Orang yang lemah lembut dengan rendah hati menerima standar-standar Allah dalam segala aspek kehidupan pribadinya; ia tidak berkeras untuk bertindak menurut pandangannya sendiri atau pendapat orang lain. Ia mudah dan rela diajar oleh Yehuwa. Sang pemazmur Daud menulis, ”[Yehuwa] akan menyebabkan orang-orang yang lembut hati berjalan menurut keputusan hukumnya, dan ia akan mengajarkan jalannya kepada orang-orang yang lembut hati.”—Mazmur 25:9; Amsal 3:5, 6.

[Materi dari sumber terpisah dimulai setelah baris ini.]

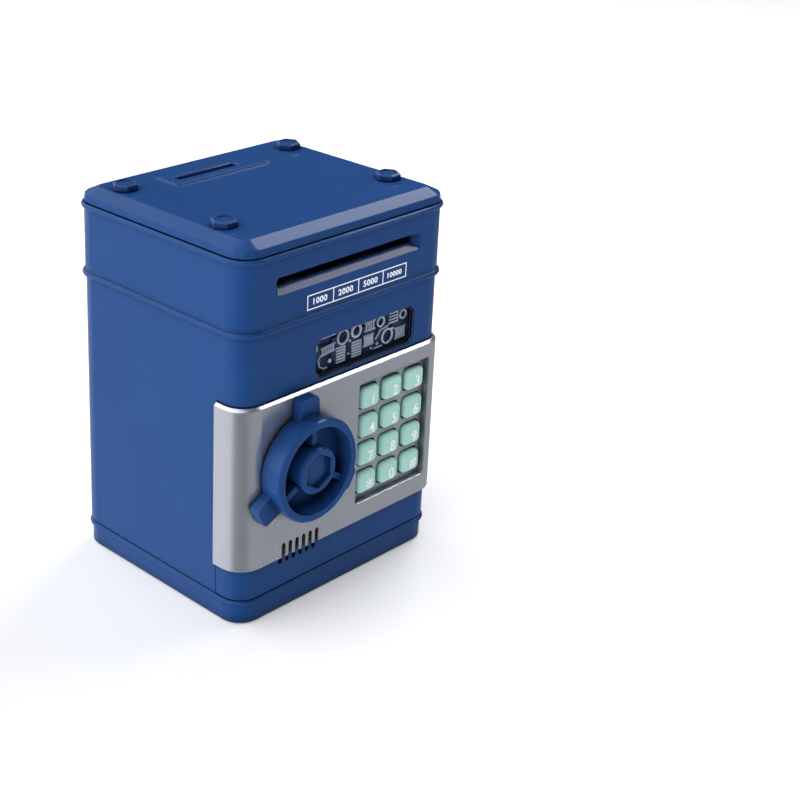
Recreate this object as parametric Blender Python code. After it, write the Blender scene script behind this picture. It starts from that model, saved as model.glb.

Apakah Saudara akan termasuk ”orang yang lemah lembut” yang bakal mewarisi bumi? Dengan mengenal Yehuwa dan maksud-tujuan-Nya melalui pelajaran yang sungguh-sungguh tentang Firman-Nya dan dengan menjalankan apa yang Saudara pelajari, Saudara juga kelak dapat mewarisi firdaus di bumi dan tinggal selama-lamanya di sana.—Yohanes 17:3.